The poet nods vigorously towards the avant garde in his references (Kandinsky, Rothko, JH Prynne) but his work remains accessible throughout and only experimental in relation to the sheer weight of rapid-fire images. The rolling seas of fashion and music and the fluid London skyline are referenced throughout, as if Reed knows these poems will only have a few moments in the sun, and wants them to shine while they can.

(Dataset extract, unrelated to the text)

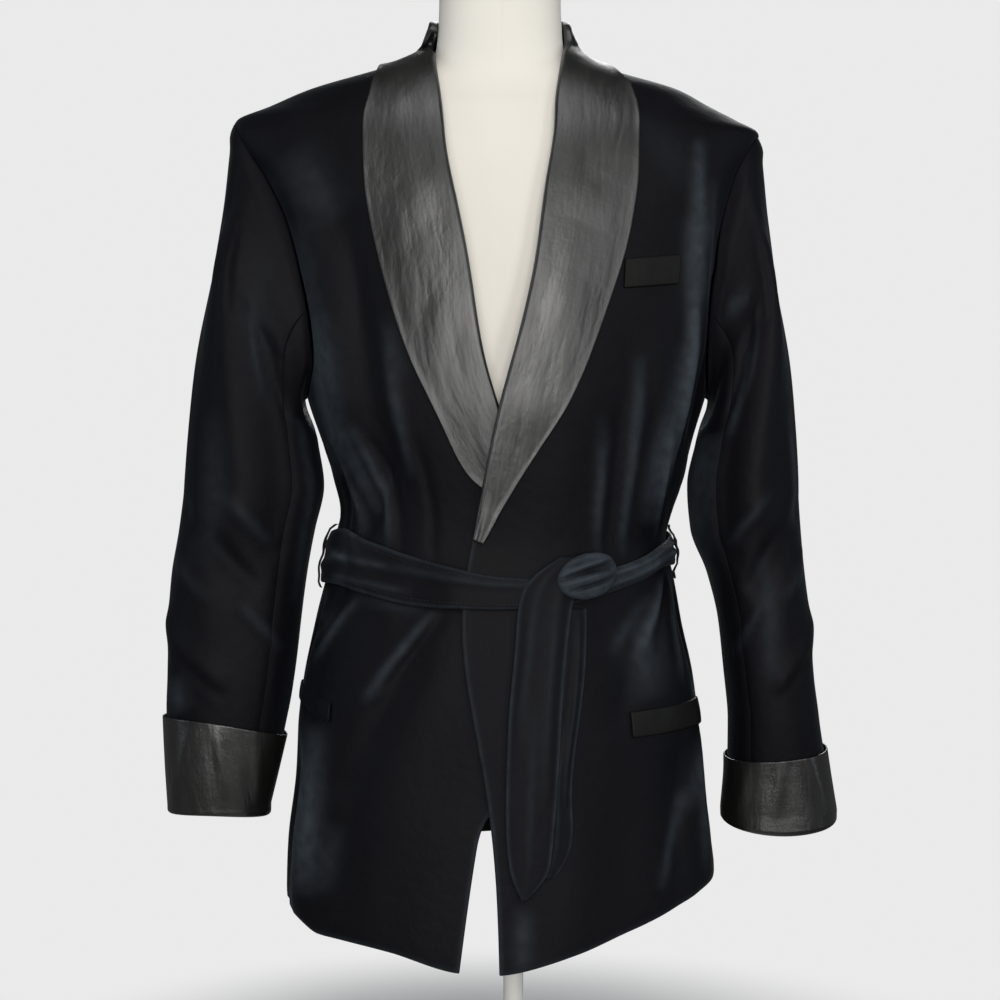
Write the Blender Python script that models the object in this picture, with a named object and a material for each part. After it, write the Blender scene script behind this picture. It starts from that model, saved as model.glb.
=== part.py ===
"""A velvet smoking jacket with a satin shawl collar, worn by a limbless dress form on a stand.

Run with: blender --background --python part.py
Metres, +Z up. The underside of the stand's base is at z = 0 and the jacket faces -Y.
The wearer's right side lies at -X, the wearer's left side, which laps over, at +X.

Every cloth piece is a wall on one body surface. A point of that surface is named by an angle
round the body (0 at centre front, +90 at the +X side, 180 at centre back) and a height.
"""
import math

import bpy
import numpy as np

# Cloth thickness and the gaps between layers
VELVET_WALL = 0.0018
BELT_WALL = 0.0030
SEAM_GAP = 0.0003
ARMHOLE_GAP = 0.0013
LAYER_GAP = 0.0006
WELT_WALL = 0.0018
LOOP_WALL = 0.0018

# Mean distances from the middle of the body or the sleeve, which turn a gap into an angle
GIRTH_RADIUS = 0.145
SIDE_RADIUS = 0.170
BACK_RADIUS = 0.120
NECK_RADIUS = 0.066
SLEEVE_RADIUS = 0.055

# How far the wearer's left front stands off the body where it laps over the right front
LAP_LIFT = 0.0080
LAP_FULL_X = 0.048
LAP_END_X = 0.115
LAP_FULL_Z = 0.630
LAP_END_Z = 0.820
BELT_STAND_OFF = 0.0022

# Heights that several pieces share
ARMPIT_Z = 0.596
TIP_Z = {-1: 0.8425, 1: 0.8310}
NECK_POINT_Z = 0.8995
BACK_NECK_Z = 0.8900

# Stand and dress form
POLE_X = 0.012
POLE_RADIUS = 0.009
BASE_RADIUS = 0.160
BASE_HEIGHT = 0.012
COLLAR_RING_RADIUS = 0.020
COLLAR_RING_HEIGHT = 0.030
FORM_BOTTOM_Z = 0.234

# Body sections of the jacket: height, half widths at -X and +X, depths to front and back
BODY_SECTIONS = np.array([
    (0.100, 0.1930, 0.1975, 0.139, 0.124),
    (0.150, 0.1926, 0.1955, 0.138, 0.125),
    (0.200, 0.1900, 0.1893, 0.135, 0.125),
    (0.260, 0.1835, 0.1805, 0.131, 0.123),
    (0.312, 0.1805, 0.1770, 0.127, 0.120),
    (0.350, 0.1760, 0.1730, 0.123, 0.115),
    (0.400, 0.1645, 0.1615, 0.116, 0.107),
    (0.440, 0.1540, 0.1540, 0.110, 0.101),
    (0.470, 0.1480, 0.1480, 0.109, 0.099),
    (0.500, 0.1415, 0.1545, 0.111, 0.101),
    (0.530, 0.1475, 0.1640, 0.115, 0.105),
    (0.560, 0.1590, 0.1720, 0.119, 0.110),
    (0.600, 0.1725, 0.1840, 0.123, 0.115),
    (0.650, 0.1820, 0.1950, 0.124, 0.119),
    (0.700, 0.1920, 0.1990, 0.121, 0.121),
    (0.750, 0.2060, 0.2060, 0.114, 0.119),
    (0.790, 0.2240, 0.2175, 0.105, 0.113),
    (0.818, 0.2395, 0.2290, 0.095, 0.105),
    (0.831, 0.2430, 0.2310, 0.089, 0.100),
    (0.843, 0.2360, 0.2110, 0.083, 0.095),
    (0.855, 0.2075, 0.1880, 0.076, 0.090),
    (0.8705, 0.1715, 0.1595, 0.067, 0.084),
    (0.8870, 0.1150, 0.1040, 0.057, 0.077),
    (0.8995, 0.0705, 0.0705, 0.0525, 0.0725),
    (0.9080, 0.0630, 0.0630, 0.0512, 0.0700),
    (0.9200, 0.0600, 0.0600, 0.0503, 0.0680),
    (0.9350, 0.0585, 0.0585, 0.0500, 0.0665),
    (0.9600, 0.0580, 0.0580, 0.0500, 0.0660),
])
BOXINESS = 0.045
# Share of a panel's rows over which they turn from the hem's line to level ones
HEM_ROWS = 0.35

# Centre front edge and roll line of each front: row, distance from centre, height
LEFT_EDGE = np.array([
    (0.000, -0.0353, 0.1083), (0.120, -0.0209, 0.2108), (0.240, 0.0057, 0.3038),
    (0.360, 0.0333, 0.4111), (0.480, 0.0215, 0.5189), (0.600, -0.0110, 0.6166),
    (0.720, -0.0285, 0.7136), (0.840, -0.0493, 0.8190),
])
RIGHT_EDGE = np.array([
    (0.000, 0.0003, 0.1084), (0.120, -0.0047, 0.2112), (0.240, -0.0198, 0.3126),
    (0.360, -0.0305, 0.4152), (0.480, -0.0140, 0.5155), (0.600, 0.0075, 0.6153),
    (0.720, 0.0310, 0.7128), (0.840, 0.0468, 0.8137),
])

# Armhole: row, angle at the front of the -X side and of the +X side, angle at the back, rise
ARMHOLE = np.array([
    (0.565, 90.0, 90.0, 90.0, 0.000),
    (0.595, 74.0, 80.0, 104.0, 0.030),
    (0.640, 62.0, 72.0, 113.0, 0.140),
    (0.700, 59.0, 68.0, 117.0, 0.335),
    (0.770, 60.0, 67.0, 117.0, 0.550),
    (0.840, 62.0, 68.0, 115.0, 0.740),
    (0.900, 64.0, 68.0, 112.5, 0.870),
    (0.950, 68.0, 71.5, 109.0, 0.950),
    (0.985, 77.0, 79.0, 101.5, 0.990),
    (1.000, 90.0, 90.0, 90.0, 1.000),
])
SIDE_SEAM = np.array([(0.14, 0.27), (0.27, 0.355), (0.40, 0.455), (0.50, 0.540)])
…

These are intensely urban poems, metropolitan poems. Birds do not sing and the sky is rarely blue in Reed’s imagination; I’m left with more questions than answers – but then good poetry usually asks more of us than it tells of itself. The poems certainly don’t give much away about their intentions, preferring to clothe themselves gaudily to draw our attention, notably in poems such as “Human Organ Traffickers” where the subject of the poem
…whacks Led Zeppelin on the stereo,
squeals up to buy Natasha flowers –strawberry red, full-throated amaryllis,
operatic as Shirley Bassey
squeezed in a cellophane tube.
West End Survival Kit showcases a poet with indubitable craft and imagination, and there is much drama and excitement at or near the surface of this collection, but so often the themes and the tone in which they are executed are stylised and repetitive. Reed has some influential admirers, true, but this collection serves less to add to them and more to consolidate his wilfully extra-terrestrial persona and resolutely modernist voice.